Micróbio e Gasolina recupera o universo adolescente (agora em França), seguindo as aventuras, muito road movie, de dois garotos (Micróbio e Gasolina são as alcunhas deles), e com uma modéstia cuja principal virtude é a sobriedade equilibra os pólos entre os quais (desde O Despertar da Mente, talvez o seu filme mais high profile) tem girado o cinema de Gondry, a dobra entre a realidade e a evasão para mundos imaginários.

Na estranha carripana com que os miúdos se fazem às estradas francesas fica-se perto de uma “actualização”, em chave realista, de alguns clássicos do escapismo adolescente (pensamos em coisas como Se a Minha Cama Voasse), sem exclusão do pensamento mágico — mas aplicado com parcimónia, de forma a maximizar o seu efeito (como acontece especialmente na sequência do avião).

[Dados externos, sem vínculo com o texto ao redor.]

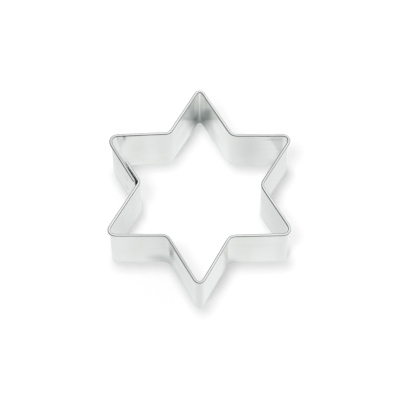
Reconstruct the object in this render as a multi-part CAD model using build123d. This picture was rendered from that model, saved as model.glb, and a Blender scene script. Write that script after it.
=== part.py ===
from build123d import *
import os
from math import cos, pi, radians, sin, sqrt, tan

# A star cookie cutter, bent from one strip of tinplate and spot welded where its ends overlap.
# Millimetres. Z is up from the cutting edge, and the star's top tip points along Y.
# The origin is under the middle of the cutter's box, on the plane of the cutting edge.

# Driving dimensions of the star
TIP_RADIUS = 38.1
HEIGHT = 25.4
TIP_COUNT = 6

# Tinplate and the rim that is rolled outwards along its top
SHEET = 0.3
RIM_BORE = 0.5
CURL_ANGLE = 285.0

# Bends: the inside of a tip, and the hollow that the rim leaves in a valley
TIP_INSIDE_RADIUS = 1.0
VALLEY_RIM_RADIUS = 2.4

# Lap joint, on the flank between the upper left tip and the left valley.
# The outer end stops short of the valley, and the inner end carries on past it.
OUTER_END_SETBACK = 2.4
LAP_LENGTH = 7.7
LAP_CLEARANCE = 0.05
RIM_GAP_AT_END = 0.2
RIM_GAP_AT_VALLEY = 0.4
FLARE_DEPTH = 7.0
BEND_RUN_OUT = 0.25

# Spot welds through both layers of the lap
WELD_DIAMETER = 2.0
WELD_TO_END = 1.3
ELECTRODE_RADIUS = 8.0
weld_height_shares = (0.35, 0.81)

# The bends in the order that the strip passes them, clockwise seen from above.
# Hand bending leaves each a little off a true star, so each has a turn as a share of the
# pitch between corners, a reach as a share of its nominal radius, and a bend radius share.
corner_shares = (
    ("upper_left_tip", -0.003, 0.999, 2.0),
    ("upper_left_valley", -0.083, 1.030, 0.8),
    ("top_tip", -0.003, 0.992, 1.05),
    ("upper_right_valley", -0.020, 1.017, 1.2),
    ("upper_right_tip", 0.012, 1.004, 1.6),
    ("right_valley", 0.020, 0.979, 1.05),
    ("lower_right_tip", 0.017, 0.993, 1.85),
    ("lower_right_valley", -0.030, 0.995, 1.0),
    ("bottom_tip", 0.0, 1.003, 1.35),
    ("lower_left_valley", -0.033, 0.996, 1.0),
    ("lower_left_tip", -0.007, 0.996, 1.6),
    ("left_valley", 0.004, 0.987, 0.5),
)

# Sizes that follow from the driving ones
half_sheet = SHEET / 2
rim_radius = RIM_BORE / 2 + SHEET
rim_reach = 2 * rim_radius - half_sheet
curl_height = HEIGHT - rim_radius
flare_height = HEIGHT - FLARE_DEPTH
lap_pitch = SHEET + LAP_CLEARANCE
corner_pitch = pi / TIP_COUNT
valley_radius = TIP_RADIUS / sqrt(3)
first_bearing = pi - corner_pitch


def corner_point(place):
    """Where the wall's mid lines meet at a corner, given its place in the order of bends."""
    name, turn_share, reach_share, bend_share = corner_shares[place]
    nominal = TIP_RADIUS if name.endswith("tip") else valley_radius
    bearing = first_bearing - corner_pitch * (place - turn_share)
    return Vector(cos(bearing), sin(bearing), 0) * (nominal * reach_share)


def bend_radius(place):
    """The radius of the wall's mid surface round a corner."""
    name, turn_share, reach_share, bend_share = corner_shares[place]
    if name.endswith("tip"):
        return TIP_INSIDE_RADIUS * bend_share + half_sheet
    return VALLEY_RIM_RADIUS * bend_share + rim_reach


corners = [corner_point(place) for place in range(len(corner_shares))]
left_valley = corners[-1]
flank_along = (corners[0] - left_valley).normalized()
flank_outward = Vector(-flank_along.Y, flank_along.X, 0)


def lap_point(run, inset):
    """A point beside the lapped flank, run from its valley and inset from the outer layer."""
    return left_valley + flank_along * run - flank_outward * inset


def strip_outline(origin, along, foot_shift=0.0):
    """The outline of the strip's cross section, square to its run, with its rim curled outside.

    The foot of the wall can be shifted outwards below the flare.
    """
    curl_centre = Vector(rim_radius - half_sheet, curl_height)
    bore_radius = RIM_BORE / 2

    def on_curl(radius, turned):
        bearing = pi - radians(turned)
        return curl_centre + Vector(cos(bearing), sin(bearing)) * radius

    def curl(radius, turns):
        start, middle, end = (on_curl(radius, turned) for turned in turns)
        return ThreePointArc(start, middle, end)

    half, quarter = CURL_ANGLE / 2, CURL_ANGLE / 4
    first_turns, last_turns = (0, quarter, half), (half, half + quarter, CURL_ANGLE)
    inner_foot, inner_knee = (foot_shift - half_sheet, 0), (foot_shift - half_sheet, flare_height)
    outer_foot, outer_knee = (foot_shift + half_sheet, 0), (foot_shift + half_sheet, flare_height)
    outline = Wire(
        [
            Line(inner_foot, inner_knee),
            Line(inner_knee, on_curl(rim_radius, 0)),
            curl(rim_radius, first_turns),
            curl(rim_radius, last_turns),
            Line(on_curl(rim_radius, CURL_ANGLE), on_curl(bore_radius, CURL_ANGLE)),
            curl(bore_radius, last_turns[::-1]),
            curl(bore_radius, first_turns[::-1]),
            Line(on_curl(bore_radius, 0), outer_knee),
            Line(outer_knee, outer_foot),
            Line(outer_foot, inner_foot),
        ]
    )
    outward = Vector(-along.Y, along.X, 0)
    return Plane(origin=origin, x_dir=outward, z_dir=along) * outline


def make_formed_strip():
    """The whole strip: walls, bends and rolled rim, with its inner end set inside the outer."""
    # The inner layer leaves the valley just inside the rim of the outer layer
    valley_inset = rim_reach + half_sheet + RIM_GAP_AT_VALLEY
    last_flank = (left_valley - corners[-2]).normalized()
    slide = valley_inset / -last_flank.dot(flank_outward)
    inner_corner = left_valley + last_flank * slide
    end_run = OUTER_END_SETBACK + LAP_LENGTH
    end_inset = rim_reach + half_sheet + RIM_GAP_AT_END
    inner_end = lap_point(end_run, end_inset)
    inner_along = (inner_end - inner_corner).normalized()

    # The main run, from the outer end round the star to just past the last bend
    radii = [bend_radius(place) for place in range(len(corners))]
    turn = last_flank.get_angle(inner_along)
    bend_length = radii[-1] * tan(radians(turn / 2))
    run_start = lap_point(OUTER_END_SETBACK, 0)
    run_end = inner_corner + inner_along * (bend_length + BEND_RUN_OUT)
    route = FilletPolyline(run_start, *corners[:-1], inner_corner, run_end, radius=radii)
    main_run = sweep(Face(strip_outline(run_start, flank_along)), path=route)

    # The inner end, twisted so that its foot lies on the outer layer where it is welded
    touch_run = end_run - 2 * WELD_TO_END
    touch_share = touch_run / end_run
    touch_inset = valley_inset + (end_inset - valley_inset) * touch_share
    inner_layer = Solid.make_loft(
        [
            strip_outline(run_end, inner_along),
            strip_outline(lap_point(touch_run, touch_inset), flank_along, touch_inset - lap_pitch),
            strip_outline(inner_end, flank_along, end_inset - lap_pitch),
        ],
        ruled=True,
    )
    return main_run + inner_layer


def weld_planes():
    """The middle of each spot weld, between the two layers, facing outwards."""
    run = OUTER_END_SETBACK + LAP_LENGTH - WELD_TO_END
    middle = lap_point(run, lap_pitch / 2)
    return [
        Plane(
            origin=middle + Vector(0, 0, flare_height * share),
            x_dir=flank_along,
            z_dir=flank_outward,
        )
        for share in weld_height_shares
    ]


def make_spot_welds():
    """Nuggets that fill both layers, each face dished by a domed electrode."""
    depth = lap_pitch + SHEET
    radius = WELD_DIAMETER / 2
    dome_height = sqrt(ELECTRODE_RADIUS**2 - radius**2)
    nuggets = []
    for plane in weld_planes():
        nugget = plane * Cylinder(radius, depth)
        for side in (-1, 1):
            nugget -= plane * Pos(0, 0, side * (depth / 2 + dome_height)) * Sphere(ELECTRODE_RADIUS)
        nuggets.append(nugget.solid())
    return nuggets


nuggets = make_spot_welds()
weld_holes = [plane * Cylinder(WELD_DIAMETER / 2, 2 * (lap_pitch + SHEET)) for plane in weld_planes()]
strip = make_formed_strip()
for hole in weld_holes:
    strip -= hole

# The origin moves under the middle of the box
box = strip.bounding_box()
to_middle = Pos(-box.center().X, -box.center().Y, 0)

os.makedirs("parts", exist_ok=True)
export_step(to_middle * strip, "parts/formed_strip.step")
export_step(Compound([to_middle * nugget for nugget in nuggets]), "parts/spot_welds.step")
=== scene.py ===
"""Looks of a star cookie cutter: one tinplate strip with a rolled rim, spot welded at its lap.

Everything is in metres in the frame of the CAD model. Sizes are written in millimetres and
turned to metres by MM.
"""

import bisect
import logging
import math
from dataclasses import dataclass, field
from enum import Enum, IntEnum

import bmesh
import bpy
from mathutils import Euler, Matrix, Vector, noise

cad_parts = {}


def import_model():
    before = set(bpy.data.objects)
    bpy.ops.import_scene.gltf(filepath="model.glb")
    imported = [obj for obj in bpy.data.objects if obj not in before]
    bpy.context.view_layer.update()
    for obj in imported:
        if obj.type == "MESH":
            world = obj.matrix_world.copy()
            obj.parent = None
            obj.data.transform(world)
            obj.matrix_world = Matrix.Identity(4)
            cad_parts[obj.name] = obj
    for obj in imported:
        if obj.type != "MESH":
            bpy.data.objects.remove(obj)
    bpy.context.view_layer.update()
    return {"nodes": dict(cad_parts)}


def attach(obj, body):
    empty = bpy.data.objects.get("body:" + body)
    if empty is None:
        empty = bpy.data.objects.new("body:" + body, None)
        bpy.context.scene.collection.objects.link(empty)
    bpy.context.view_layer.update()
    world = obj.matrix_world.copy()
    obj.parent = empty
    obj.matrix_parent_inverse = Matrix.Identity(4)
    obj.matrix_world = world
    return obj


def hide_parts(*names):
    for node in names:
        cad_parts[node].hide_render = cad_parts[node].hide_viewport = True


MM = 0.001
UP = Vector((0, 0, 1))
WHITE = (1.0, 1.0, 1.0, 1.0)
# Two places nearer to each other than this are one
TOUCHING = 0.001 * MM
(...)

Em todo o caso, o retrato que Gondry faz das suas personagens é mais interessante pelo que fica de fora. Não há, ou quase não há, nem telemóveis nem écrans de computador, o acesso ao “virtual” faz-se a partir de coisas mais rugosas e mais objectivas: os desenhos e rabiscos com que Micróbio preenche os seus cadernos, as engenhocas motorizadas de Gasolina, a música (o grupo de “punks”), o futebol, mesmo a irrupção de uma espécie de exotismo circense (vê-se até um camelo, espécie pouco comum nas ruas francesas).

Esta manifestação do imaginário através dum realismo corriqueiro ressalta como o aspecto mais curioso de um filme que, sem chegar verdadeiramente a entusiasmar, reforça a ideia de que, em dias “sim”, Gondry pode ser um realizador com alguma coisa de singular.